### Work to do
Nothing should be output except the lines from the one containing "neck_strap()" through the one containing "if empty is", both ends included, each repeated exactly.

BEGIN Source excerpt

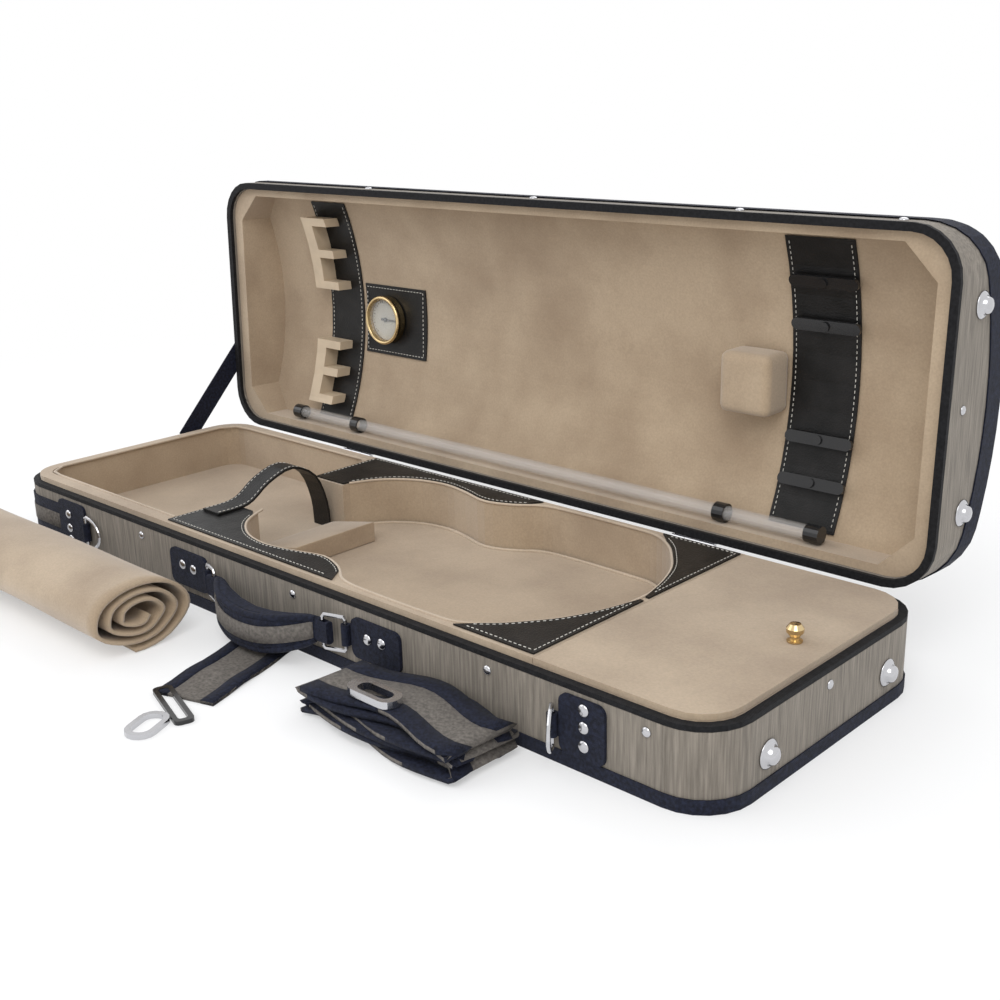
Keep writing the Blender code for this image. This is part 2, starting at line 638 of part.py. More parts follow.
def hygrometer(lid):
    x, y = DIAL_CENTRE
    top = ceiling(0.0265) - BAND_THICKNESS - GAP
    cup = [(0, 0), (0.0235, 0), (0.0235, -0.0070), (0.0220, -0.0085), (0.0205, -0.0085), (0.0205, -0.0020),
           (0, -0.0020)]
    case = add_turned("hygrometer_case", cup, BRASS, lid.frame, 32)
    case.location = (x, y, top)
    lid.add("hygrometer_dial", moved(rod(0.0200, top - 0.0032, top - 0.0023, "Z", 32), x, y, 0), DIAL)
    needle = axis_empty("needle_axis", (x, y, top - 0.0042), lid.frame)
    taper = [(-0.006, -0.0012), (0.0165, -0.0004), (0.0165, 0.0004), (-0.006, 0.0012)]
    shape = plate([taper], -0.0005, 0.0005)
    made = add("hygrometer_needle", shape, PLASTIC, needle)
    combine(made, add("needle_hub", rod(0.0022, -0.0009, 0.0006), None, needle), "UNION")


def bow_clips(lid):
    """Turn buttons that swing across a bow's stick."""
    for number, v in enumerate((0.2027, 0.1694, 0.0820, 0.0493), 1):
        y = DEPTH / 2 - v
        axis = axis_empty("bow_clip_axis_%d" % number, (0.2765, y, ceiling(y)), lid.frame)
        axis.rotation_euler.x = -math.asin(y / CEILING_RADIUS)
        bar = rounded((-0.028, 0.028), (-0.0045, 0.0045), 0.0044, 4)
        made = add("bow_clip_%d" % number, plate([bar], -0.0080, -0.0050), PLASTIC, axis)
        stem = rod(0.0036, -0.0095, -BAND_THICKNESS - GAP - 0.0002)
        combine(made, add("clip_stem_%d" % number, stem, None, axis), "UNION")


def string_tube(lid):
    tube = lid.add("string_tube", moved(rod(0.0060, *TUBE_ENDS, "X"), 0, TUBE_Y, TUBE_W), CLEAR)
    combine(tube, lid.add("tube_hollow", moved(rod(0.0050, -0.33, 0.33, "X"), 0, TUBE_Y, TUBE_W)))
    for word, x in (("left", -0.215), ("right", 0.215)):
        block = moved(rod(0.0076, x - 0.005, x + 0.005, "X"), 0, TUBE_Y, TUBE_W)
        clip = lid.add("tube_clip_" + word, block, PLASTIC)
        hole = moved(rod(0.0063, x - 0.01, x + 0.01, "X"), 0, TUBE_Y, TUBE_W)
        combine(clip, lid.add("tube_clip_hole_" + word, hole))
    for word, end, side in (("left", TUBE_ENDS[0], -1), ("right", TUBE_ENDS[1], 1)):
        axis = axis_empty("tube_cap_axis_" + word, (end, TUBE_Y, TUBE_W), lid.frame)
        ends = sorted((-side * 0.008, side * 0.004))
        cap = add("tube_cap_" + word, rod(0.0070, *ends, "X"), PLASTIC, axis)
        hole = rod(0.0063, *sorted((-side * 0.02, side * GAP)), "X")
        combine(cap, add("tube_cap_hole_" + word, hole, None, axis))


def stay_strap():
    """Webbing outside the left end, from the base's wall to the open lid's."""
    route = [(0.0605, 0.0525), (0.140, 0.136)]
    add("stay_strap", plate([strip(route, 0.020)], -LENGTH / 2 - 0.0015, -LENGTH / 2 - GAP, ALONG_X), NAVY)


def build():
    base_shell()
    base_insert()
    wedge_cushion()
    corner_panels()
    neck_strap()
    foot("base_end_foot_front", (LENGTH / 2 + GAP, -0.0715, 0.025), None)
    foot("base_end_foot_back", (LENGTH / 2 + GAP, 0.0715, 0.025), None)
    handle()
    strap_anchors()
    compartment_lid()
    loose_strap()
    blanket_roll()
    lid = Lid()
    hinges(lid.hinge)
    lid_shell(lid)
    lid_fittings(lid)
    hygrometer(lid)
    bow_clips(lid)
    string_tube(lid)
    stay_strap()
    bpy.context.view_layer.update()


build()
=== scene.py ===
"""The looks of the open violin case: finishes, seams, stitching, piping and the soft pieces."""
import json
import math

import bmesh
import bpy
from mathutils import Matrix, Vector


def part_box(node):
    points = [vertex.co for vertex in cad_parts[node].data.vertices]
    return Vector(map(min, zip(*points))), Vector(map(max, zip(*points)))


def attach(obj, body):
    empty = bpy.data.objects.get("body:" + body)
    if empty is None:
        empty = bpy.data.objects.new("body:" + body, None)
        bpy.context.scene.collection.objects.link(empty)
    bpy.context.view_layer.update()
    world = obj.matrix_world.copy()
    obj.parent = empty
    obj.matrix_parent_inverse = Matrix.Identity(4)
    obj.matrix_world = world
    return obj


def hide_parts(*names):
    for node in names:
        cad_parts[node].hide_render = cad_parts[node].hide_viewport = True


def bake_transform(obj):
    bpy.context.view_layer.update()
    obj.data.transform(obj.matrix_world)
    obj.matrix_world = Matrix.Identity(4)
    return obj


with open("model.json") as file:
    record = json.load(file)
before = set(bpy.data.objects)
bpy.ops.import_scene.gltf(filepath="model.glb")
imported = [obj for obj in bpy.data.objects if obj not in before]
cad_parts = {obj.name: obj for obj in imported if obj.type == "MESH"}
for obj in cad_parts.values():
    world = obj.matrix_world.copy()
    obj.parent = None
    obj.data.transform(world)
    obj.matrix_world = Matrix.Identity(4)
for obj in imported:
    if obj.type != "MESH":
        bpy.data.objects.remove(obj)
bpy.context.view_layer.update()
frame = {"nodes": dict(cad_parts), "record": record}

# The case's driving sizes, in metres
LENGTH = 0.790
DEPTH = 0.250
BASE_HEIGHT = 0.056
LIP_TOP = 0.0605
PANEL_TOP = 0.0619
OPEN_ANGLE = math.radians(91.8)
HINGE = (0.0, 0.1278, BASE_HEIGHT)
CEILING = 0.056
CEILING_RADIUS = 0.2733
CAVITY_EDGE = [(-0.118, 0.048), (-0.108, 0.068), (-0.094, 0.083), (-0.072, 0.095), (-0.045, 0.0995),
               (-0.018, 0.095), (0.012, 0.0875), (0.038, 0.095), (0.060, 0.109), (0.090, 0.1125),
               (0.150, 0.1125), (0.178, 0.110), (0.200, 0.096), (0.216, 0.078), (0.230, 0.058),
               (0.240, 0.034), (0.246, 0.012)]
DIAL = (-0.208, 0.003)
HANDLE_Y = -0.135
HANDLE_Z = 0.031
END_FACE = LENGTH / 2 + 0.0003
STRAP_SLANT = (0.93, 0.30, 0)
BUNDLE_SLANT = (0.05, 1, 0)
BORDER_OFFSET = 0.0195

# The camera at the photograph's angle
EYE = (0.7531, -0.6642, 0.4050)
YAW = 0.76529
PITCH = 0.31493
ROLL = -0.02638
LENS = 46.89


def shader(name, colour, roughness, metallic=0.0):
    made = bpy.data.materials.new(name)
    made.use_nodes = True
    bsdf = made.node_tree.nodes["Principled BSDF"]
    bsdf.inputs["Base Color"].default_value = (*colour, 1)
    bsdf.inputs["Roughness"].default_value = roughness
    bsdf.inputs["Metallic"].default_value = metallic
    return made, made.node_tree, bsdf


def node(tree, kind, inputs=None, **settings):
    made = tree.nodes.new(kind)
    for key, value in settings.items():
        setattr(made, key, value)
    for key, value in (inputs or {}).items():
        made.inputs[key].default_value = value
    return made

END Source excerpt

### Output for this exercise
    neck_strap()
    foot("base_end_foot_front", (LENGTH / 2 + GAP, -0.0715, 0.025), None)
    foot("base_end_foot_back", (LENGTH / 2 + GAP, 0.0715, 0.025), None)
    handle()
    strap_anchors()
    compartment_lid()
    loose_strap()
    blanket_roll()
    lid = Lid()
    hinges(lid.hinge)
    lid_shell(lid)
    lid_fittings(lid)
    hygrometer(lid)
    bow_clips(lid)
    string_tube(lid)
    stay_strap()
    bpy.context.view_layer.update()


build()
=== scene.py ===
"""The looks of the open violin case: finishes, seams, stitching, piping and the soft pieces."""
import json
import math

import bmesh
import bpy
from mathutils import Matrix, Vector


def part_box(node):
    points = [vertex.co for vertex in cad_parts[node].data.vertices]
    return Vector(map(min, zip(*points))), Vector(map(max, zip(*points)))


def attach(obj, body):
    empty = bpy.data.objects.get("body:" + body)
    if empty is None:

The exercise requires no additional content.